TBH I'm surprised it works that well on hardwoods. Weren't they mainly sold as training planes to schools and colleges? This would probably mean they were primarily designed to work on softwoods rather than hardwoods. I can certainly remember one school I attended Which used them in the woodwork room - that was in the 1960s.
I would imagine their selling point was probably cost/price. I'd bet they could whip those out very quickly. Interestingly, they bring more in good shape than a "better" plane in the past.
I have a turn of the century montgomery ward catalogue and the stanley planes are about twice the cost or more vs. the double iron wooden beech planes here. I would imagine the cost of the casting plus the machining time plus the need for a cast iron plane to be flat and close to square as delivered (the user can't easily correct anything) is where much of the cost is. The metal frog probably isn't cheap, but there's not much to do on it compared to a larger casting.
Someone with a catalog of marples stuff could probably tell us the difference between cost of these trans planes and a typical record of the time (if marples wasn't marketing a bench plane under their own name - as in, an all cast bench plane).
In the US, stanley made malleable cast tools as well as some out of steel when it was assumed they could be dropped or easily broken. They never sold that well. The 5 1/4 was apparently the plane size of choice for kids and slight folks here. V&B also made a lot of steel planes, and they're fairly uncommon (probably because they were more expensive).

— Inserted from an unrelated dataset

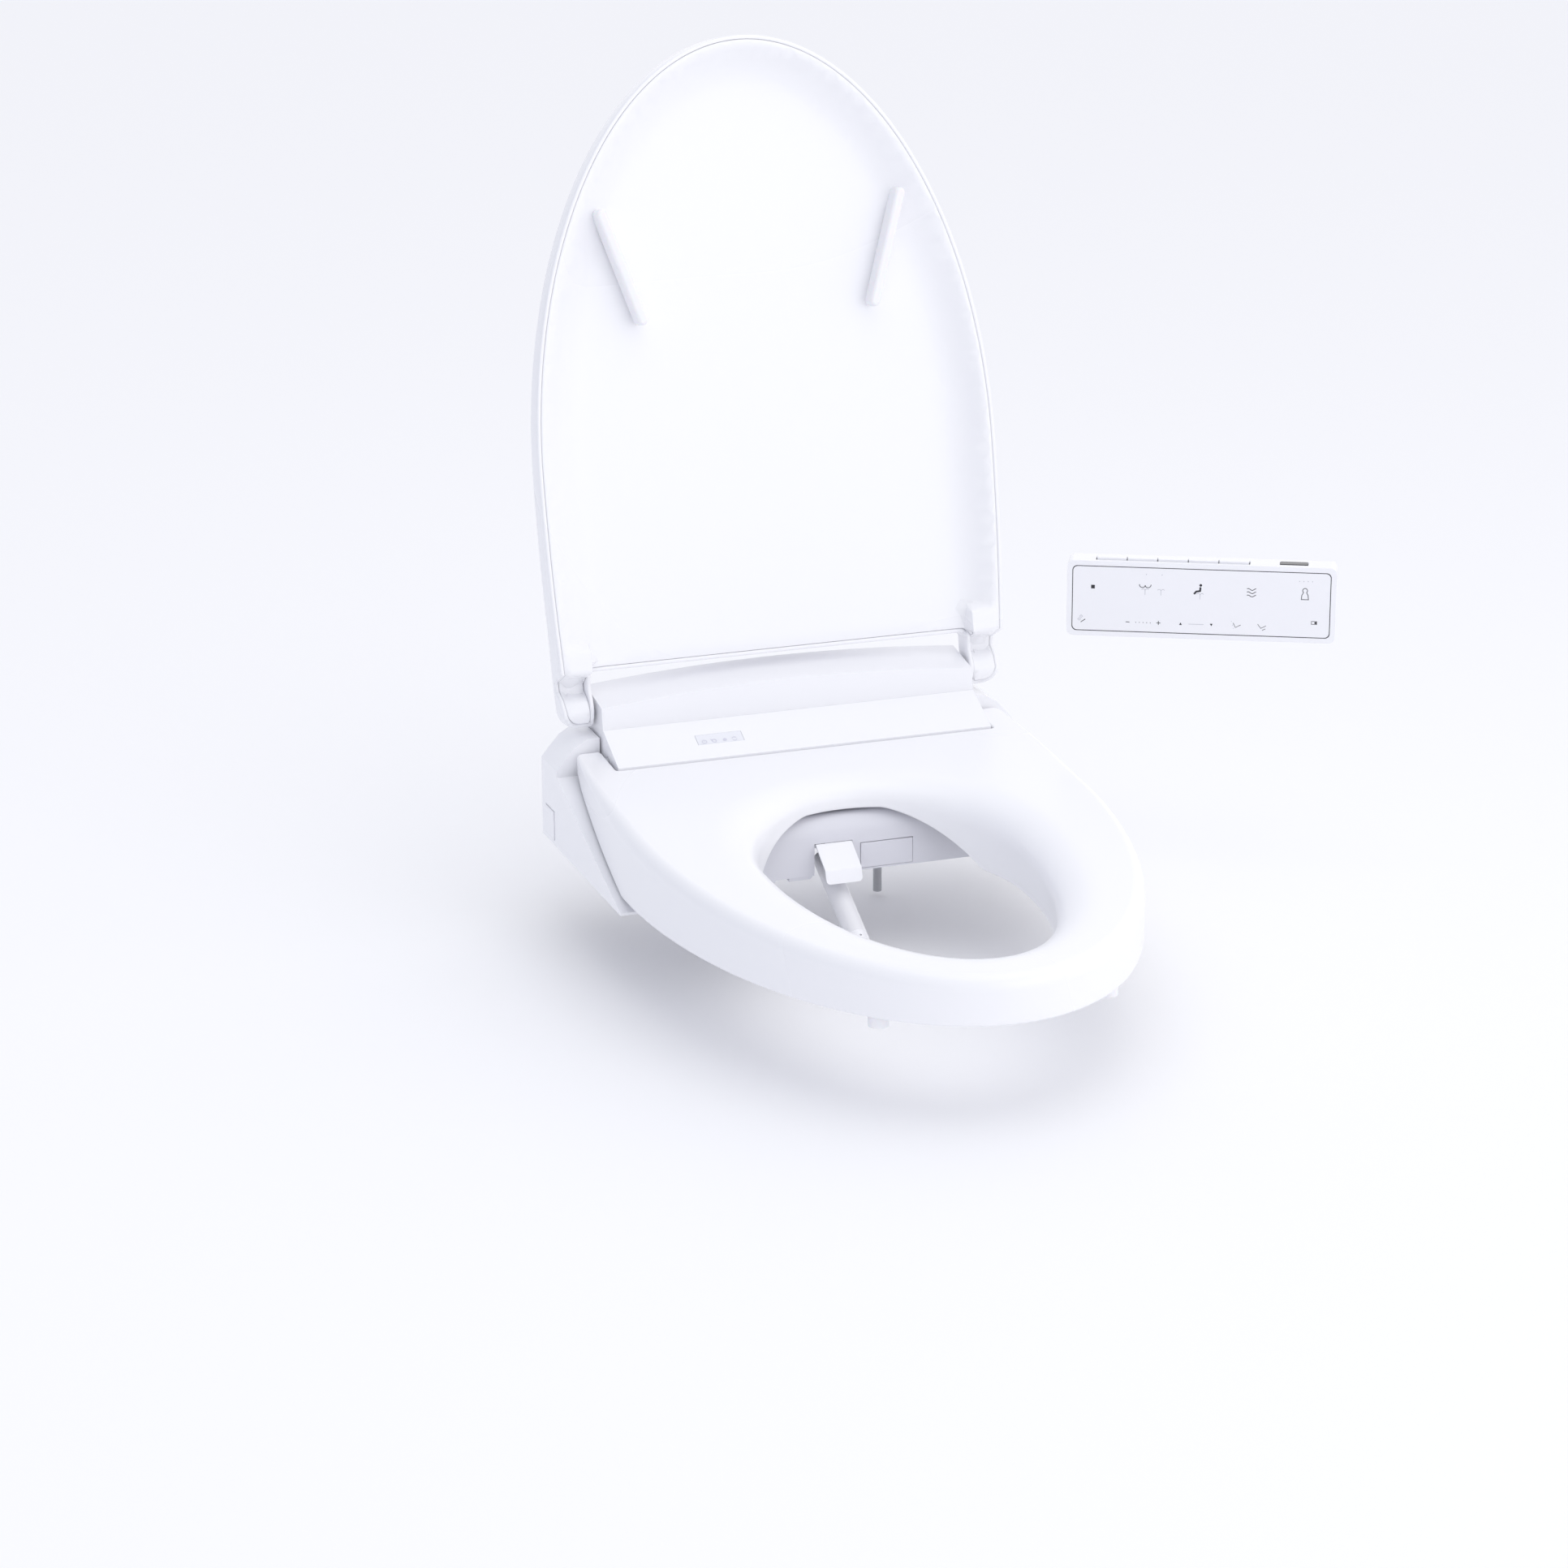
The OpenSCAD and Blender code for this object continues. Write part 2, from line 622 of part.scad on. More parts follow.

The market here was very good at keying how well something sold to its quality. For years, I've wondered why woodrough and mcparlin saws didn't sell better because they're always excellent, and the wards catalog solves the mystery. They were considerably more expensive than disston. I can't think of any other make that seems to me a step above disston in tension and crispness of the teeth. The other saws that claimed to be as good as disston generally weren't (lots of the atkins carpenter saws are floppy), and it appears the market decided something better than disston wasn't really needed if it came with extra cost.
The W&McP saws were so expensive that the typical rip or carpenter's crosscut saw cost more than the disston acme saws (which themselves cost a fair markup above and beyond the #12).